To break ties between possible backbones of the same length after ensuring that all high-priority substituents are included, compare the total number of substituents:

The four-way branch carbon and the three carbons to its left are definitely included in the backbone because the alcohol is attached over there. If the backbone continued to the right, the methyl and the fork below would each be substituents. But if the backbone continued down, the methyl above, ethyl to the right, and methyl off the three-way branch are each a substituent. That way produces more substituents and is the correct backbone. It is numbered from left to right because that direction encounters an alcohol at position 2, while the other way only encounters a methyl at position 2.

Above is the correctly numbered backbone. The full name is 4-ethyl-4,5-dimethylhexan-2-ol.

Notice how the previous example used position 2 as the direction tiebreak because both directions had no substituents on backbone carbon 1. Comparisons continue until the tie is broken. Consider this nearly symmetric molecule:

Either direction has a high-priority substituent at position 1. Right-to-left has a high-priority substituent at position 2, but left-to-right has only a low-priority substituent there. So right-to-left wins, and the correct name is 3-bromobutane-1,2,4-triol.

The presence of multiple substituents on the same carbon can also serve as a tiebreak:

Numbering left to right produces one fluorine at position 1, while going right to left produces two at position 1. So right-to-left wins, and the correct name is 1,1,3-trifluoropropane. One high-priority substituent beats any number of low-priority ones, so if the leftmost fluorine was replaced with an alcohol, the numbering would go left to right.

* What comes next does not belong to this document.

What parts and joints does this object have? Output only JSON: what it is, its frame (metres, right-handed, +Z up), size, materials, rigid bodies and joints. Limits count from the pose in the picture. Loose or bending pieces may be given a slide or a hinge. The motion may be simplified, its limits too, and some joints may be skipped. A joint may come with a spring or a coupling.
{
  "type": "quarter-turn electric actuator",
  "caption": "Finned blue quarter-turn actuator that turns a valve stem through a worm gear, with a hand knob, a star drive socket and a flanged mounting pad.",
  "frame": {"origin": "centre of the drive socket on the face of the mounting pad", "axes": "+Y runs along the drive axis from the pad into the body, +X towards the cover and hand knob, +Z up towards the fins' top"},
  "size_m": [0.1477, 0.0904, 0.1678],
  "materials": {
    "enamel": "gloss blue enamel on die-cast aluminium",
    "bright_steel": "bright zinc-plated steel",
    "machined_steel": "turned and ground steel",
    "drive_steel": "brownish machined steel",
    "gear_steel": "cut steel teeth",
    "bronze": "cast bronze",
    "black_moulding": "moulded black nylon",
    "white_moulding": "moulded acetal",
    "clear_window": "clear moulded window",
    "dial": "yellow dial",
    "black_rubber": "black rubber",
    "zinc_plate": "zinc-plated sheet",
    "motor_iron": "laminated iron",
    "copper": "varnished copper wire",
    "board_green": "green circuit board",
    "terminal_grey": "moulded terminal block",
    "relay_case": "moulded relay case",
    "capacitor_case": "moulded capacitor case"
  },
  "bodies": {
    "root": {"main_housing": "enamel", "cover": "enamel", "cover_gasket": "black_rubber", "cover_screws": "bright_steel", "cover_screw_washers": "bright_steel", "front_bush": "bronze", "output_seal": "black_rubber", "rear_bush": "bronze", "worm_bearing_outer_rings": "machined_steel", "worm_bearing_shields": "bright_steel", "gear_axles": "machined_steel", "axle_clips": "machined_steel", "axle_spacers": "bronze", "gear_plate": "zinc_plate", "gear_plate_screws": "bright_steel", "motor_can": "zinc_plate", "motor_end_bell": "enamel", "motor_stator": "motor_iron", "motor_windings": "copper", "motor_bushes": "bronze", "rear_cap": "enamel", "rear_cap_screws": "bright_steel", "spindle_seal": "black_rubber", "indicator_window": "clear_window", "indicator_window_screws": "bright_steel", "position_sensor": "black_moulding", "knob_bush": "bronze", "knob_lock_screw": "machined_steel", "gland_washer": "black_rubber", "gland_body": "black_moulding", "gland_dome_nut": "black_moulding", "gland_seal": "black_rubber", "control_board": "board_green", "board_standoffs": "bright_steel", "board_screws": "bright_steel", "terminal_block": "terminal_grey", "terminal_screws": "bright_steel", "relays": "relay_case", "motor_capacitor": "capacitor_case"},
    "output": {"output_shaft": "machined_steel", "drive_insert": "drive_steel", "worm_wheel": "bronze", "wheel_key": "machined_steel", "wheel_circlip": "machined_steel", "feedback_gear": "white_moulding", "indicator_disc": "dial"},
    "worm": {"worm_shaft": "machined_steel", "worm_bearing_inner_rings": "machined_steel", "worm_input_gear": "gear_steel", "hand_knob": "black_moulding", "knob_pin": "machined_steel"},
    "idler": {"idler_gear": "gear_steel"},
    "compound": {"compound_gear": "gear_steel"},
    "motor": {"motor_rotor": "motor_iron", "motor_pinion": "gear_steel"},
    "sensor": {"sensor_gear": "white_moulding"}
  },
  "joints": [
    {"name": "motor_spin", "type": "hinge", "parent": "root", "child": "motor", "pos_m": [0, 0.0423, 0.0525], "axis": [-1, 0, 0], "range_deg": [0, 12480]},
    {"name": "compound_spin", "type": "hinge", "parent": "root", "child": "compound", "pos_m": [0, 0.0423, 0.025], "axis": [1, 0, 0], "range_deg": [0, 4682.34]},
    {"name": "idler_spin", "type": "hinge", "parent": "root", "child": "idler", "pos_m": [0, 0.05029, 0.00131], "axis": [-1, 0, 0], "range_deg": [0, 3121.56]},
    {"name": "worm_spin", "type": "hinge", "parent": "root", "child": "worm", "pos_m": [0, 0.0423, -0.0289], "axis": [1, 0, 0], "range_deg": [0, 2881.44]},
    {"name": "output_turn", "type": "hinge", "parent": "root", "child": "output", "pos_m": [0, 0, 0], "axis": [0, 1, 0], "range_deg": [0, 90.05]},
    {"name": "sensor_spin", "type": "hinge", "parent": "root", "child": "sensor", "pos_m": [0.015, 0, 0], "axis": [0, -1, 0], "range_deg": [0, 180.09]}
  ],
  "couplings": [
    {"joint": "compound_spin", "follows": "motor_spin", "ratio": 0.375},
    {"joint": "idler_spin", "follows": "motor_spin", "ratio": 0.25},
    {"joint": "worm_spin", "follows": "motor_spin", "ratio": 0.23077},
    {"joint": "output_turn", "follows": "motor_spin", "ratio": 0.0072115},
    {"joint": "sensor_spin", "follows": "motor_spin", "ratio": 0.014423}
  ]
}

If the count of substituents of both priorities is the same at every backbone carbon, the final tiebreak is the name of the substituent—alphabetically first wins:

Both directions have a high-priority substituent at positions 1 and 5 and low-priority substituents at positions 2, 3, and 4. The substituents are exactly the same at position 1, so tiebreak proceeds to position 2. Left-to-right has "chloro" where right-to-left has "fluoro." "Chloro" is first alphabetically, so left-to-right wins: the name is 1,5-dibromo-2-chloro-4-fluoro-3-methylpentane-1,5-diol.

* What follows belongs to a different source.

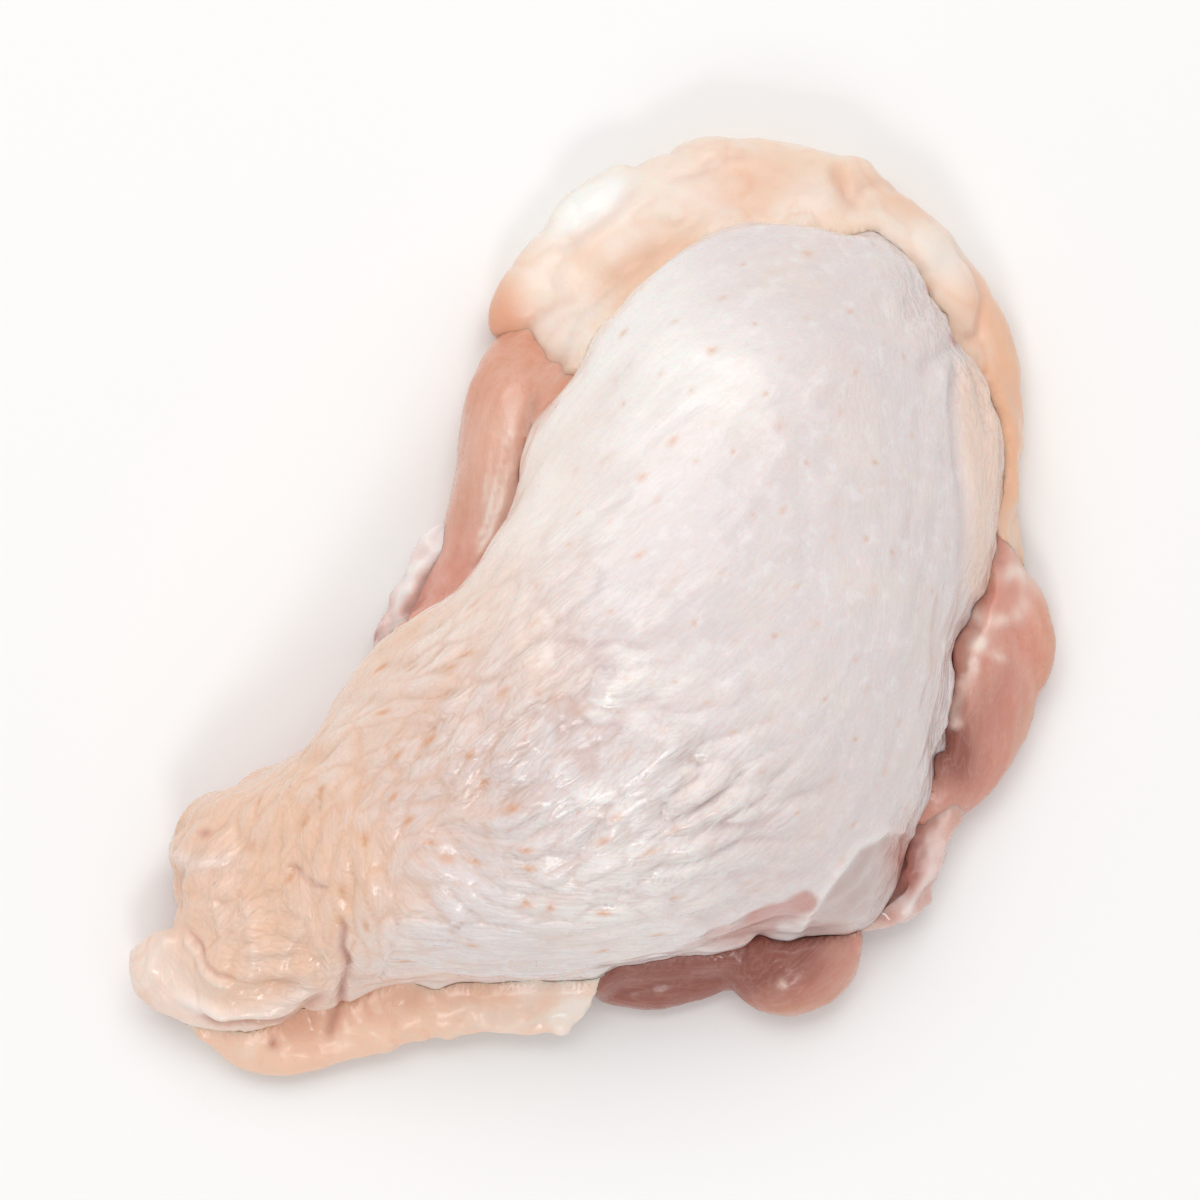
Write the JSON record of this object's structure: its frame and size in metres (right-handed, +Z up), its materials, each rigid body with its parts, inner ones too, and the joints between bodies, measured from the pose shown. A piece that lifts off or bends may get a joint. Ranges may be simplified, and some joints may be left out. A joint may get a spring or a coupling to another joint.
{
  "type": "chicken thigh",
  "caption": "Raw chicken thigh with its pale skin on, lying skin side up: a plump rounded muscle with soft fat spreading from under the skin at the thick end.",
  "frame": {"origin": "middle of the thigh's outline seen from above, on the plane it rests on", "axes": "+X along the thigh from its thin end to its thick end, +Z up out of the surface it lies on"},
  "size_m": [0.126, 0.0884, 0.0374],
  "materials": {
    "skin": "wet, pale pinkish white, finely wrinkled raw skin",
    "meat": "wet, pinkish red raw muscle",
    "fat": "soft, wet, pale peach fat",
    "skin_fold": "wet, peach coloured inner side of raw skin",
    "membrane": "wet, thin, half clear whitish membrane"
  },
  "bodies": {
    "root": {"skin": "skin", "meat": "meat", "fat_pad": "fat", "under_flap": "skin_fold", "far_membrane": "membrane", "near_membrane": "membrane"}
  },
  "joints": []
}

All these rules are the same for cyclic molecules. This molecule should be numbered starting at the rightmost carbon and going clockwise:

That way, it has high-priority substituents at positions 1 and 2, plus a low-priority one at position 3. Starting at the bromine would put a low-priority substituent at position 1 instead. Starting anywhere else would visit the top (substituent-less) carbon before getting to all the substituted ones.

On rings, the alphabetic tiebreak affects the starting point in addition to the numbering:

All six possible numberings have one low-priority substituent at each of the three positions. The best one puts the alphabetically first substituent in position 1 and the alphabetically next one in position 2. The correct numbering starts at the bromine and goes counterclockwise, naming the molecule 1-bromo-2-chloro-3-fluorocyclopropane.

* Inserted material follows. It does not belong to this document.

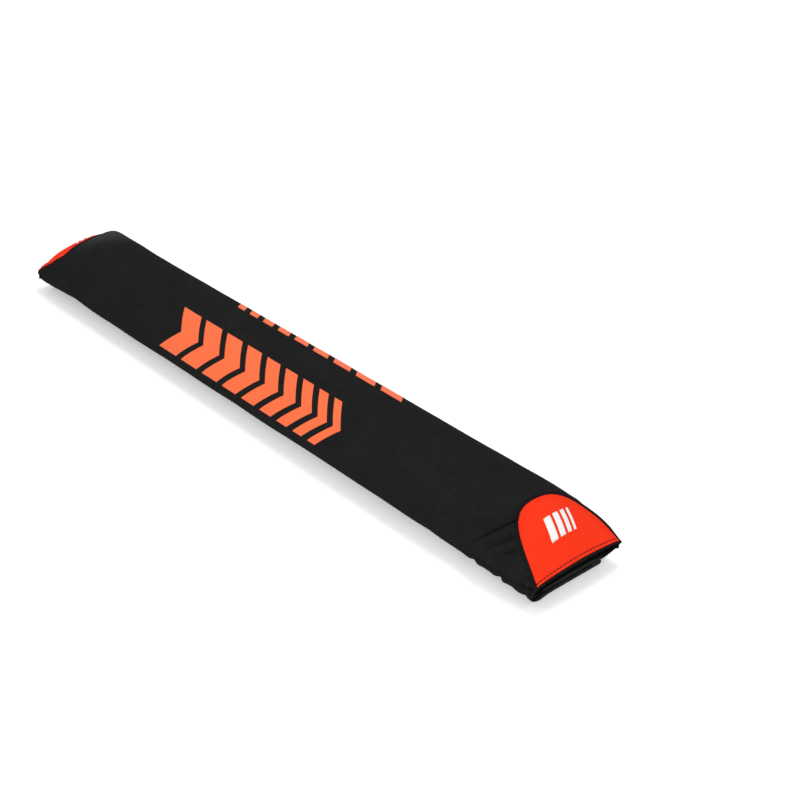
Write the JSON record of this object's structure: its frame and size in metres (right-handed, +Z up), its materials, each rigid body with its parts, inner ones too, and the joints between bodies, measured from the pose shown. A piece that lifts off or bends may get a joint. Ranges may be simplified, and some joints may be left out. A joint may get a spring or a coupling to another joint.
{
  "type": "roof rack pad",
  "caption": "Long padded cloth sleeve with a D-shaped foam core, sloped half-moon ends and a flap that closes underneath round a roof rack's crossbar.",
  "frame": {"origin": "middle of the footprint, on the floor that the outer flap lies on", "axes": "+X along the sleeve, +Y towards the back long side, which the inner flap comes from, +Z up over the crown"},
  "size_m": [0.711, 0.1004, 0.0579],
  "materials": {
    "cover_cloth": "matte woven polyester",
    "piping": "matte woven tape over cord",
    "hem_tape": "matte woven tape",
    "patch_cloth": "woven polyester with a slight sheen",
    "orange_print": "screen print ink",
    "white_print": "screen print ink",
    "touch_fastener": "hook and loop tape",
    "foam": "closed-cell foam"
  },
  "bodies": {
    "root": {"cover": "cover_cloth", "underside_panel": "cover_cloth", "near_patch_piping": "piping", "far_patch_piping": "piping", "near_hem_band": "hem_tape", "far_hem_band": "hem_tape", "near_end_patch": "patch_cloth", "far_end_patch": "patch_cloth", "near_bar_1": "white_print", "near_bar_2": "white_print", "near_bar_3": "white_print", "near_bar_4": "white_print", "far_bar_1": "white_print", "far_bar_2": "white_print", "far_bar_3": "white_print", "far_bar_4": "white_print", "hook_strip": "touch_fastener", "loop_strip": "touch_fastener", "foam_core": "foam", "front_chevron_1": "orange_print", "front_chevron_2": "orange_print", "front_chevron_3": "orange_print", "front_chevron_4": "orange_print", "front_chevron_5": "orange_print", "front_chevron_6": "orange_print", "front_chevron_7": "orange_print", "front_chevron_8": "orange_print", "front_chevron_9": "orange_print", "back_chevron_1": "orange_print", "back_chevron_2": "orange_print", "back_chevron_3": "orange_print", "back_chevron_4": "orange_print", "back_chevron_5": "orange_print", "back_chevron_6": "orange_print", "back_chevron_7": "orange_print", "back_chevron_8": "orange_print", "back_chevron_9": "orange_print"}
  },
  "joints": []
}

In summary, our rules break backbone and direction ties in this order:

Has all high-priority substituents directly attached
Longest carbon chain
Highest number of total substituents
Highest number of high-priority substituents at each position (from 1 until tiebreak)
Highest number of any substituents at each position (from 1 until tiebreak)
Alphabetically by substituent name (from 1 until tiebreak, remember that each position can have multiple substituents!)

A good strategy is to generate a list of candidate backbones/numberings and filter that down by comparing two at a time.

To pass testNamingPriority, you will need to further refine getLinearBackbone and getRing. In particular, getRing will need the ability to flip the ring, causing it to be numbered in the opposite direction. Take full advantage of the convenience methods on BondedAtom—they’re all there for a reason.

You now know all the naming rules you need to get 110 points on MP5! None of the molecules we ask you to name have multiple different types of high-priority substituents, since that requires new rules.

6. Grading

As always, 100 points is full credit on the MP. But in MP5, there are 110 points available, broken down as follows:

10 points for computing molecular weight (getMolecularWeight), which requires implementing findAllAtoms
10 points for determining whether the molecule has any charged atoms (hasChargedAtoms), which also requires implementing findAllAtoms
70 points for naming: (getIupacName)
- Note that while all the test cases below test this single function, they test increasingly complex cases
- 20 points for cyclic (ring) molecules with no substituents, which requires findRing
- 20 points for linear (straight-chain) molecules with no branching or substituents, which requires implementing findPath and getLinearBackbone
- 10 points for cyclic molecules with exactly one substituent that does not affect the suffix of the name, which requires implementing rotateRing
- 10 points for linear molecules with exactly one substituent that does not affect the suffix of the name (but that may be a branch), which requires refining getLinearBackbone
- 5 points for molecules with multiple substituents, some of which may be different, but where no priority tiebreaks are required—this is extra credit
- 5 points for molecules with multiple substituents where priority tiebreaks are required—this is very hard extra credit 14
10 points for no checkstyle violations
10 points for pushing code that earns at least 40 points before Monday 11/12/2018 @ 5PM

6.1. Test Cases

As in previous MPs, we have provided exhaustive test cases for each part of MP5. Please review the MP0 testing instructions.

6.2. Chemical Formulas

The getFormula function is not tested by the test suite, but can be used by the app. Since it is not graded, you may implement this function using any formula format that you like. The reference solution uses the Hill system, in which (for example) methane’s formula is CH4 and ethanol’s is C2H6O. If you’re feeling adventurous, you might try generating condensed structural formulas.

7. Submitting Your Work

Follow the instructions from the submitting portion of the CS 125 workflow.

And remember, you must submit something that earns 40 points before Monday 11/12/2018 @ 5PM to earn your 10 early deadline points.

7.1. Academic Integrity

Please review the syllabus academic integrity section.

If you cheat on MP5, we will treat your CS 125 grade with a strong reducing agent.